Because I don’t want sustainability just for this division—I want it for all of us.

And I think I could do that really well—because I may well be the loudest librarian you know and I have unabashed confidence in the radical value of your work- which is why I am running for President-Elect.

Question 1: Imagine it’s five years from now and Core has been wildly successful. What’s it like?

This wildly successful Core is active and engaged, a powerful platform for and advocate of members who choose multiple roots to engagement, many of them short-term projects rather than standing committees. Sign-ups for opportunities are open, but Core will also be the first division to acknowledge that not all members want to work for the division, and that volunteer work isn’t the only channel for engagement or co-creation.

Core’s communications are legendary- proactive, candid, and concise. Members do not have cluttered inboxes, but they all know the priorities for the coming year.

Core’s connect communities are inclusive and active, spaces where no question is a dumb question and all answers are explicit. We are known as a division that actually enforces its code of conduct.

Core’s leadership will be diverse but universally accessible and responsive.

Core members are also pushing for the same kind of representation and change in ALA, and the association itself is adapting to the Core model.

Core is wildly successful because it is different from what division experience used to be, and it became the first truly member-centered division of ALA by acknowledging that member engagement is more than volunteer opportunities or course opportunities.

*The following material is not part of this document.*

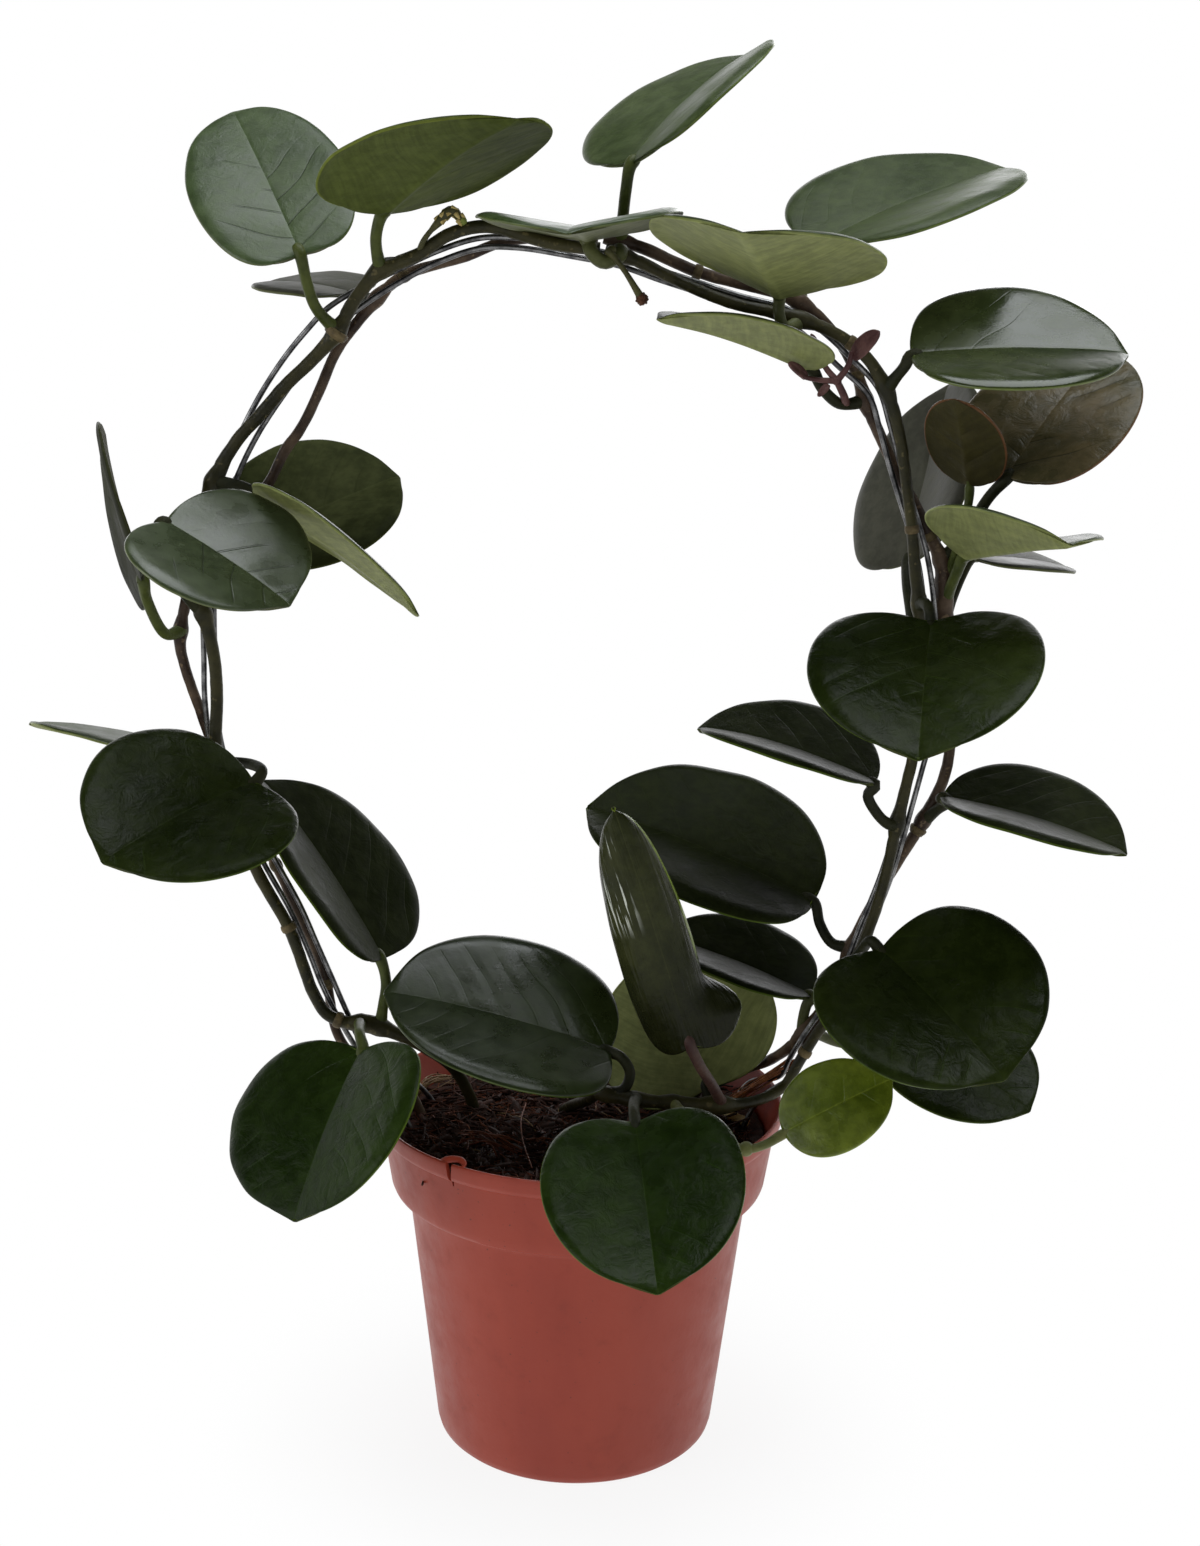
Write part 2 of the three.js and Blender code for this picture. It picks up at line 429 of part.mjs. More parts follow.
// base and petiole points: picture x, picture y, depth; tip: picture x, picture y; length and width in mm
const leaves = {
  leaf_top_left_upright: {
    ...flatBlade, base: [300, 253, -14], tip: [232, 109], away: true, length: 68, width: 44,
    face: [-0.1, -0.6, 0.8],
    colour: greyLeaf,
    petiole: [[306, 279, -11], [315, 306, -8], [327, 321, -5], [338, 330, front]],
  },
  leaf_top_left_level: {
    ...flatBlade, base: [381, 211, -6], tip: [515, 115], away: false, length: 58, width: 65,
    face: [-0.3, 0.3, 0.9],
    curl: 1, lobe: 0.08, colour: paleLeaf,
    petiole: [[376, 237, -6], [378, 258, -5], [382, 269, front]],
  },
  leaf_top_left_small: {
    ...flatBlade, base: [352, 292, 12], tip: [266, 281], away: true, length: 32, width: 36,
    face: [0, -0.15, 1],
    colour: greyLeaf,
    petiole: [[364, 298, 9], [376, 300, back]],
  },
  leaf_top_highest: {
    ...ovalBlade, base: [629, 162, -4], tip: [750, 51], away: true, length: 60, width: 58,
    face: [-0.5, -0.25, 0.85],
    arch: 18, lobe: 0.1, colour: darkLeaf,
    petiole: [[626, 190, -4], [623, 216, -1], [620, 241, back]],
  },
  leaf_top_edge_on: {
    ...foldedBlade, base: [588, 236, -5], tip: [567, 231], away: false, length: 62, width: 54,
    face: [-0.04, 0, 1],
    fold: 17, lobe: 0.25, colour: greyLeaf, petioleRadius: 2,
    petiole: [[592, 253, -8.5], [604, 262, -8], [617, 256, -6], [620, 252, front]],
  },
  leaf_top_forward: {
    ...foldedBlade, base: [780, 293, -8], tip: [742, 229], away: false, length: 66, width: 63,
    face: [0.15, 0.2, 1],
    arch: 3, colour: paleLeaf,
    petiole: [[779, 312, -9], [784, 327, -8], [800, 322, front]],
  },
  leaf_top_right: {
    ...ovalBlade, base: [812, 246, 12], tip: [1008, 166], away: true, length: 70, width: 68,
    face: [-0.2, -0.3, 0.95],
    lobe: 0, colour: darkLeaf,
    petiole: [[808, 262, 11], [802, 282, 7], [800, 303, back]],
  },
  leaf_right_inward: {
    ...foldedBlade, base: [813, 367, -3], tip: [657, 316], away: false, length: 48, width: 44,
    face: [0.25, 0.15, 0.95],
    lobe: 0.15, colour: paleLeaf,
    petiole: [[822, 388, -2], [838, 403, 0], [850, 404, 2], [865, 400, back]],
  },
  leaf_right_glossy: {
    ...ovalBlade, base: [911, 353, -10], tip: [1130, 352], away: true, length: 58, width: 60,
    face: [-0.05, -0.4, 0.9],
    colour: darkLeaf,
    petiole: [[905, 366, -9], [896, 377, -6], [887, 388, front]],
  },
  leaf_right_brown: {
    ...flatBlade, base: [1006, 476, -8], tip: [1102, 347], away: true, length: 56, width: 50,
    face: [-0.3, -0.5, 0.8],
    arch: 8, colour: brownLeaf,
    petiole: [[990, 496, -5], [966, 532, 2], [945, 558, back]],
  },
  leaf_right_brown_small: {
    ...flatBlade, base: [971, 484, -3], tip: [955, 397], away: false, length: 29, width: 25,
    face: [0.5, 0.65, 0.5],
    lobe: 0.05, colour: brownLeaf, petioleRadius: 1.2,
    petiole: [[968, 506, -3], [958, 545, -1], [946, 578, back]],
  },
  leaf_right_behind: {
    ...ovalBlade, base: [905, 562, 22], tip: [948, 382], away: true, length: 60, width: 56,
    face: [-0.8, -0.3, 0.5],
    arch: 3, lobe: 0.15, colour: greyLeaf,
    petiole: [[907, 582, 14], [910, 606, 7], [914, 634, 2], [917, 654, front]],
  },
  leaf_right_level: {
    ...foldedBlade, base: [964, 554, -3], tip: [1072, 543], away: false, length: 46, width: 52,
    face: [0.1, 0.3, 0.95],
    fold: 33, arch: 6, colour: paleLeaf,
    petiole: [[957, 572, -2], [945, 600, back]],
  },
  leaf_right_level_behind: {
    ...flatBlade, base: [972, 556, 14], tip: [1070, 567], away: true, length: 34, width: 34,
    face: [0, -0.1, 1],
    colour: greyLeaf, petioleRadius: 1.3,
    petiole: [[962, 576, 11], [946, 616, back]],
  },
  leaf_right_heart: {
    ...heartBlade, base: [931, 620, -12], tip: [918, 759], away: false, length: 60, width: 64,
    face: [-0.15, -0.4, 0.9],
    colour: darkLeaf,
    petiole: [[929, 609, -11], [924, 603, -7], [919, 606, front]],
  },
  leaf_inner_right_high: {
    ...foldedBlade, base: [876, 782, -8], tip: [697, 726], away: true, length: 54, width: 58,
    face: [0.2, -0.1, 0.95],
    arch: 22, colour: darkLeaf,
    petiole: [[868, 795, -7], [876, 812, -6], [887, 823, -5], [898, 825, front]],
  },
  leaf_outer_right_low: {
    ...foldedBlade, base: [942, 795, -6], tip: [1129, 853], away: false, length: 54, width: 58,
    face: [0.2, -0.15, 1],
    fold: 21, arch: 17, colour: darkLeaf,
    petiole: [[947, 803, -3], [938, 809, 0], [924, 820, back]],
  },
  leaf_inner_right_large: {
    ...foldedBlade, base: [815, 900, 8], tip: [586, 805], away: true, length: 74, width: 72,
    face: [0.2, -0.35, 0.9],
    lobe: 0.05, colour: darkLeaf,
    petiole: [[820, 924, 7], [832, 943, 5], [851, 948, back]],
  },
  leaf_inner_right_low: {
    ...foldedBlade, base: [813, 994, 4], tip: [658, 933], away: true, length: 50, width: 50,
    face: [0.3, -0.15, 0.95],
    arch: 10, colour: darkLeaf,
    petiole: [[807, 1004, 4], [803, 1020, 4], [803, 1036, back]],
  },
  leaf_right_low_large: {
    ...heartBlade, base: [880, 948, -16], tip: [1006, 1080], away: false, length: 54, width: 68,
    face: [0, -0.55, 0.8],
    lobe: 0.25, colour: darkLeaf,
    petiole: [[872, 941, -15], [862, 950, -9], [854, 964, front]],
  },
  leaf_right_low_behind: {
    ...flatBlade, base: [905, 1032, 8], tip: [1031, 1111], away: false, length: 45, width: 46,
    face: [0, -0.4, 0.9],
    colour: darkLeaf,
    petiole: [[875, 1046, 8], [838, 1042, 7], [810, 1030, back]],
  },
  leaf_young_bright: {
    ...flatBlade, base: [783, 1133, -43], tip: [893, 1078], away: false, length: 34, width: 27,
    face: [-0.25, -0.75, 0.6],
    lobe: 0, colour: youngLeaf, petioleRadius: 1.3, bead: [746, 1149, -47],
    petiole: [[764, 1145, -46], [746, 1149, -47], [715, 1138, -40], [690, 1118, -29], [672, 1102, -18.5]],
  },
  leaf_upright_curled: {
    ...flatBlade, base: [692, 1049, -33], tip: [613, 806], away: false, length: 74, width: 42,
    face: [0.1, -0.9, 0.3],
    roll: 120, leftRoll: [-0.9, 0.5], rightRoll: [0.08, 0.24], lobe: 0.2, colour: darkLeaf,
    petiole: [[700, 1066, -30], [712, 1085, -23], [722, 1104, -15]],
  },
  leaf_centre_behind: {
    ...flatBlade, base: [708, 1090, 8], tip: [656, 950], away: true, length: 50, width: 58,
    face: [0.2, 0.9, -0.4],
    arch: 4, colour: paleLeaf,
    petiole: [[712, 1102, 4], [716, 1106, -6], [714, 1104, -16]],
  },
  leaf_front_left: {
    ...ovalBlade, base: [611, 1050, -14], tip: [382, 990], away: true, length: 68, width: 62,
    face: [0.25, -0.4, 0.9],
    arch: 15, lobe: 0.15, colour: darkLeaf,
    petiole: [[622, 1058, -16], [630, 1073, -17], [624, 1089, -18], [606, 1094, -16]],
  },
  leaf_front_hanging: {
    ...heartBlade, base: [635, 1121, -45], tip: [658, 1294], away: false, length: 60, width: 56,
    face: [-0.1, -0.4, 0.9],
    colour: darkLeaf,
    petiole: [[634, 1112, -40], [634, 1104, -32], [636, 1099, -19.5]],
  },
  leaf_left_hanging: {
    ...heartBlade, base: [361, 1048, -26], tip: [293, 1222], away: false, length: 53, width: 68,
    face: [-0.55, -0.5, 0.7],
    colour: darkLeaf,
    petiole: [[360, 1036, -22], [360, 1027, -12], [360, 1023, front]],
  },
  leaf_inner_left: {
    ...foldedBlade, base: [383, 958, -5], tip: [262, 778], away: true, length: 64, width: 67,
    face: [0.8, -0.2, 0.6],
    lobe: 0.1, colour: darkLeaf,
    petiole: [[386, 982, -5], [383, 1006, -3], [380, 1027, front]],
  },
  leaf_left_large: {
    ...heartBlade, base: [255, 780, -18], tip: [101, 862], away: false, length: 51, width: 65,
    face: [0.1, -0.45, 0.9],
    arch: 19, lobe: 0.13, colour: darkLeaf,
    petiole: [[262, 772, -16], [250, 764, -9], [221, 762, front]],
  },
  leaf_left_behind: {
    ...flatBlade, base: [200, 762, 8], tip: [29, 721], away: true, length: 52, width: 48,
    face: [0.25, 0.2, 0.95],
    arch: 8, colour: paleLeaf,
    petiole: [[208, 768, 7], [219, 768, back]],
  },
  leaf_left_glossy: {
    ...heartBlade, base: [165, 520, -31], tip: [291, 605], away: false, length: 42, width: 54,
    face: [0.35, -0.45, 0.8],
    arch: 12, colour: greyLeaf,
    petiole: [[158, 528, -27], [166, 565, -15], [190, 600, -5], [203, 612, front]],
  },
  leaf_left_edge_on: {
    ...flatBlade, base: [140, 582, -12], tip: [99, 427], away: true, length: 48, width: 54,
    face: [-1, -0.1, 0.15],
    lobe: 0.3, colour: greyLeaf,
    petiole: [[147, 600, -8], [166, 634, -2], [182, 630, back]],
  },
  leaf_left_upper_behind: {
    ...heartBlade, base: [245, 540, 30], tip: [400, 475], away: true, length: 50, width: 62,
    face: [-0.2, -0.55, 0.8],
    arch: 5, lobe: 0.15, colour: darkLeaf,
    petiole: [[238, 536, 26], [236, 526, 16], [236, 515, back]],
  },
  leaf_left_inward: {
    ...flatBlade, base: [262, 498, -5], tip: [422, 614], away: false, length: 57, width: 44,
    face: [0.6, 0.3, 0.7],
    colour: paleLeaf,
    petiole: [[250, 490, -4], [232, 484, -5], [214, 482, front]],
  },
};

// Small parts

const stubPath = [px(726, 1114, 6), px(736, 1118, 8), px(748, 1123, 7)];
const stubHole = [px(724, 1113, 6), px(736, 1118, 8), px(750, 1124, 7)];

function smallParts(clear, hook) {
  const stalk = tube([px(607, 250, -9), px(614, 257, -9), px(624, 270, -9), px(642, 299, -9)], stalkRadius, 5, 5);
  const foot = tube([px(612, 250, -9), px(611, 250, -6), px(611, 251, front)], stalkFootRadius, 5, 3);
  const peduncle = toSolid(stalk).add(toSolid(foot)).add(toSolid(bead(px(642, 299, -9), knobRadius)));
  const spurPath = [
    px(418, 255, front), px(424, 240, -5), px(437, 224, -5), px(452, 211, -5), px(462, 221, -5),
  ];
  const spur = toSolid(tube(spurPath, spurRadius, 5, 6));
  const stub = toSolid(tube(stubPath, stubRadius, 6, 3));
  return {
    flower_stalk: { solid: peduncle.subtract(clear).subtract(hook), colour: 0x53602e },
    scaly_spur: { solid: spur.subtract(clear), colour: 0x8a7a4c },
    twig_stub: { solid: stub, colour: 0xc0a878 },
  };
}

function youngShoot(clear) {
  const crotch = [840, 386, -5];
  const branches = [
    [crotch, [820, 380, -6], [802, 376, -8], [790, 365, -9]],
    [crotch, [826, 368, -5], [818, 353, -4], [813, 337, -3]],
    [crotch, [848, 366, -6], [852, 352, -7]],
    [crotch, [844, 396, -3], [846, 404, 1]],
  ];
  let solid = toSolid(bead(px(...crotch), 1.5));
  for (const branch of branches) {
    solid = solid.add(toSolid(tube(branch.map((point) => px(...point)), shootRadius, 4, 3)));
  }
  const leaflet = placeLeaf({
    ...flatBlade, base: [852, 356, -7], tip: [879, 331], away: false, length: 12, width: 6,
    face: [-0.4, -0.8, 0.4],
  });
  return solid.add(toSolid(bladeGeometry(leaflet))).subtract(clear);
}

// Assembly

const clear = keepClear();
const hook = toSolid(petioleGeometry(placeLeaf(leaves.leaf_top_edge_on), gap));
const small = smallParts(clear, hook);
const feet = Object.values(strands).map((strand) => strandSolid(strand, gap));
feet.push(toSolid(tube(stubHole, stubRadius + gap, 6, 3)));

addNode('pot', potSolid(), 0x9a4632, 0.45);
addNode('coir_soil', soilSolid(feet), 0x2a1b14, 0.95);
for (const [name, strand] of Object.entries(strands)) {
  addNode(name, strandSolid(strand, 0), strand.colour, strand.metal ? 0.35 : 0.6, strand.metal);
}
const inwardLeaf = placeLeaf(leaves.leaf_right_inward);
const inwardPetiole = toSolid(petioleGeometry(inwardLeaf, gap));
addNode('young_shoot', mainPiece(youngShoot(clear.add(inwardPetiole))), 0x5a2a32, 0.6);
for (const [name, part] of Object.entries(small)) {
  addNode(name, mainPiece(part.solid), part.colour, 0.7);
}
for (const [name, row] of Object.entries(leaves)) {
  addNode(name, leafSolid(placeLeaf(row), clear), row.colour, 0.35);
}

const plant = new THREE.Group();
for (const node of nodes) {
  plant.add(node);
}

export default plant;
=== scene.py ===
import math

import bpy
import numpy as np
from mathutils import Matrix, Vector, noise


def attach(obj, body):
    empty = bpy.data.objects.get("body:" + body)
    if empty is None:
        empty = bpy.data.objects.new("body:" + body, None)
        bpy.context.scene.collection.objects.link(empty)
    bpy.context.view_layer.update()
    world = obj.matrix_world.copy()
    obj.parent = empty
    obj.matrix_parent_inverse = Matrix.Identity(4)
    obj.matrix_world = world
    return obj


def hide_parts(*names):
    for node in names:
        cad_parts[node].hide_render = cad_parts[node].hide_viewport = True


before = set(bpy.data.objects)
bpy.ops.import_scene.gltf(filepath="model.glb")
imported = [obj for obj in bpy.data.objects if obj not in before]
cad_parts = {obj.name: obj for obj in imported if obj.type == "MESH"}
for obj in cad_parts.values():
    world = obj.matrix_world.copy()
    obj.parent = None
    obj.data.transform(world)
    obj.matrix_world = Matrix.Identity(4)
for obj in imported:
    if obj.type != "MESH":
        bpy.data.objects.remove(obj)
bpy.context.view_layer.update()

mm = 0.001
sceneColl = bpy.context.scene.collection
print("frame loaded:", len(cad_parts), "nodes")

# The view that the picture coordinates belong to; lengths in mm, angles in degrees
photoView = {"eye": (4.5, -593, 356.5), "pitch": 14.5, "roll": 1, "focal": 2147, "centre": (600, 773),
             "size": (1200, 1546)}

# Depths of the hoop's strands: one vine in front, the wires between, one vine behind
front = -3.2
back = 3.2

# The pot's sizes, as the CAD has them
potSizes = {"height": 104, "lip": 60, "lipBand": 6, "collar": 55.5, "collarHeight": 25, "bodyTop": 50.4,
            "base": 41.8, "wall": 1.3, "floor": 1.8, "holes": 8, "holeRadius": 3.5, "holeCircle": 30, "soil": 95}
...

Members of Core know and trust the division to provide a place for them to refer administrators, boards, and funders to learn more about the essential work of libraries.

Taking the powerful opportunity to right congenital wrongs embedded in ALA’s current structures (inequity, nepotism, whiteness), we modeled a transparent way forward that gave members the sometimes intangible benefits they actually wanted—a sense of true community and a sense that their professional institution was aware of the precarity of many library positions and communicated why precarious labor was bad for libraries and the communities they serve.

Question 2: You’ve all been very active in the merger process. What have you learned along the way that will help you represent all Core members, no matter what division or divisions you came from?

I think in retrospect I will always think of 2017-2019 as the merger years. So much of my professional involvement revolved around that work. I was on the Activities working group, the Core steering Committee, and led the Core Communications Working Group for the merge vote wind-up. These efforts taught me that being a good representative is making the time to listen and open up process wherever possible.

I am so much better at being a leader because of that work. I am a better writer because I helped on the Core communications, developing the We Hear You page, and particularly the Mission/Vision/Values documentation. I think about Kate Hall (she was a LLAMA rep) at least once every day when I go to type something. How do I get it as tight, as good as that vision statement: “Core members play a central role in every library, shaping the future of the profession by striking a balance between maintenance and innovation, process and progress, collaborating and leading.”

My practice is much more reflective because I worked with Chelcie Rowell of ALCTS, who taught me a lot about always making sure my bravery and courage has kindness and consideration. Or Lynn Hoffman of LLAMA who could/should/may have already written a book about project management.

In a top ten list of things I am proud of, and right at the top I’d put that we made working on the bylaws themselves a collective editing project, where anyone who participated could reasonably call themselves a co-author. And what an exercise in transparency/collective work! I’m thinking of my friend and colleague, Jill Emery of ALCTS, who made sure we included Metadata explicitly. Or the folks who went hard to get technical services areas added. You co-authored our documents. That is SO COOL. I hope I have the chance to do something that cool again, I bet I will since Core exists.

You know, I think people lose track of the fact that I wasn’t in love with the merger at first. I had just gotten elected to LITA Board and I had to set aside my own agenda. I wanted to be President of LITA one day. I know others across the divisions probably felt one dream die that way. What working with Core has given me is a renewed energy, a sense of home and purpose, and real and important changes to my practice that I can’t imagine myself without now.

What I’ll bring forward is all of that. Proven commitment, known ability to collaborate at a wide scale, responsive and open practice, and a person who wants to serve as president of this amazing division probably 10x as much as I wanted to be president of LITA. We are more powerful, we are better together.

Question 3: How can members participate in building this new division?

I am committed to creating different channels for participation. I’d want to continue town halls, Twitter chats, Connect threads, and every option for dialogue that defines a more constructive path forward. Lately, I’ve been thinking of how we might deploy informal polls and surveys to help influence our communication work and strategy. I’d love to a member project proposal framework (maybe stealing from Emerging Leaders) where members pick up the problems and opportunities they are excited about and build the things they need. I am interested above all in Core as a platform for member talent.

I’d like to expand our awards to make sure we’re leaning into recognition as an important tool we wield to trumpet the importance of maintenance work, unseen labor.

We’re more powerful and better together, and that energy is a powerful gift of its own, I sincerely invite you to build this with me in ways we haven’t defined yet. I think Core is open to models of engagement we have yet to define, and that is one of our strengths as an entirely new idea.